__Written exercise__. Every entry below must appear again, exactly as written.

─── Material provided ───

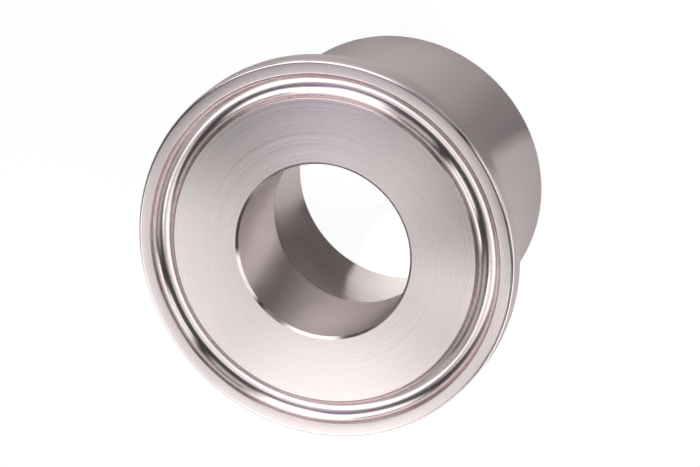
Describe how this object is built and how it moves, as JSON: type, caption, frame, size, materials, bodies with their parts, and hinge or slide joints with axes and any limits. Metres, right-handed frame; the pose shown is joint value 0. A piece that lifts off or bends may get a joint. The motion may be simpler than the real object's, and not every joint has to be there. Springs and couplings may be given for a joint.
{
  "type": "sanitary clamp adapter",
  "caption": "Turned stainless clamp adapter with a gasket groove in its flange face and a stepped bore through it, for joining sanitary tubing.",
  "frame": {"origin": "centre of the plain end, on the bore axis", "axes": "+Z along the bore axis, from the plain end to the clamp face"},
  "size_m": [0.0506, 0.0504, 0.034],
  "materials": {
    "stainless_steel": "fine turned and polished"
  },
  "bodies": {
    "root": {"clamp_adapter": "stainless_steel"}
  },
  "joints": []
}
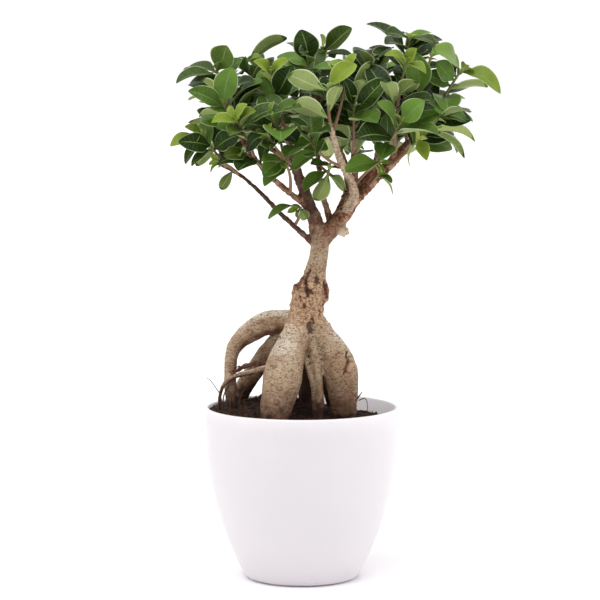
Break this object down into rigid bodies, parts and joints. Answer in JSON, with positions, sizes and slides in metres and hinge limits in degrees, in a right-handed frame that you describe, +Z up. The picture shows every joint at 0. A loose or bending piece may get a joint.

───

__Solution to the exercise__.
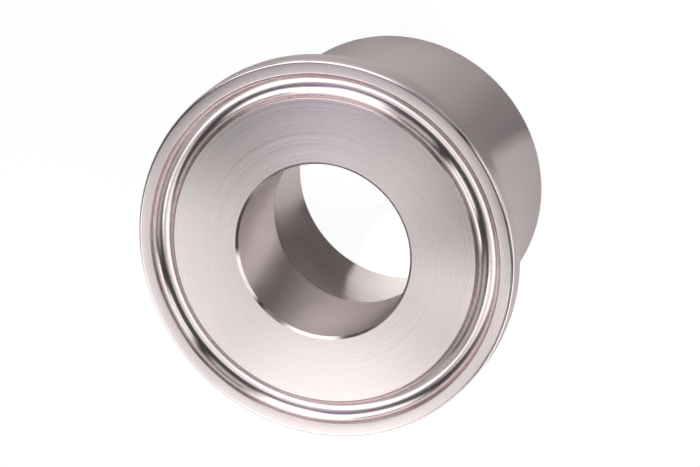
Describe how this object is built and how it moves, as JSON: type, caption, frame, size, materials, bodies with their parts, and hinge or slide joints with axes and any limits. Metres, right-handed frame; the pose shown is joint value 0. A piece that lifts off or bends may get a joint. The motion may be simpler than the real object's, and not every joint has to be there. Springs and couplings may be given for a joint.
{
  "type": "sanitary clamp adapter",
  "caption": "Turned stainless clamp adapter with a gasket groove in its flange face and a stepped bore through it, for joining sanitary tubing.",
  "frame": {"origin": "centre of the plain end, on the bore axis", "axes": "+Z along the bore axis, from the plain end to the clamp face"},
  "size_m": [0.0506, 0.0504, 0.034],
  "materials": {
    "stainless_steel": "fine turned and polished"
  },
  "bodies": {
    "root": {"clamp_adapter": "stainless_steel"}
  },
  "joints": []
}
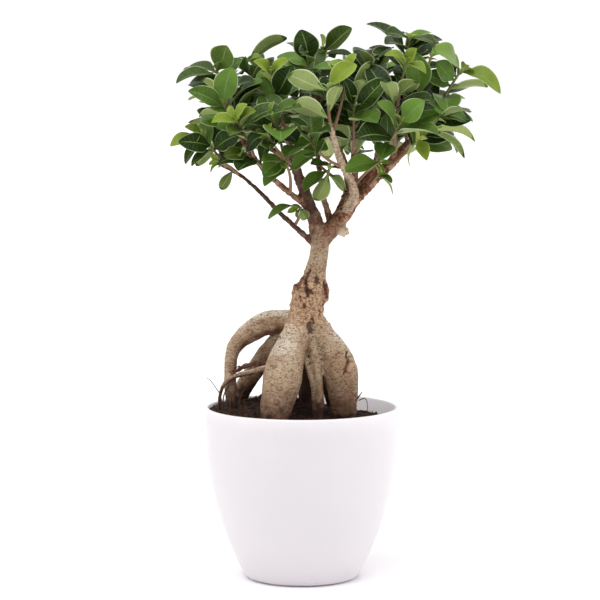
Break this object down into rigid bodies, parts and joints. Answer in JSON, with positions, sizes and slides in metres and hinge limits in degrees, in a right-handed frame that you describe, +Z up. The picture shows every joint at 0. A loose or bending piece may get a joint.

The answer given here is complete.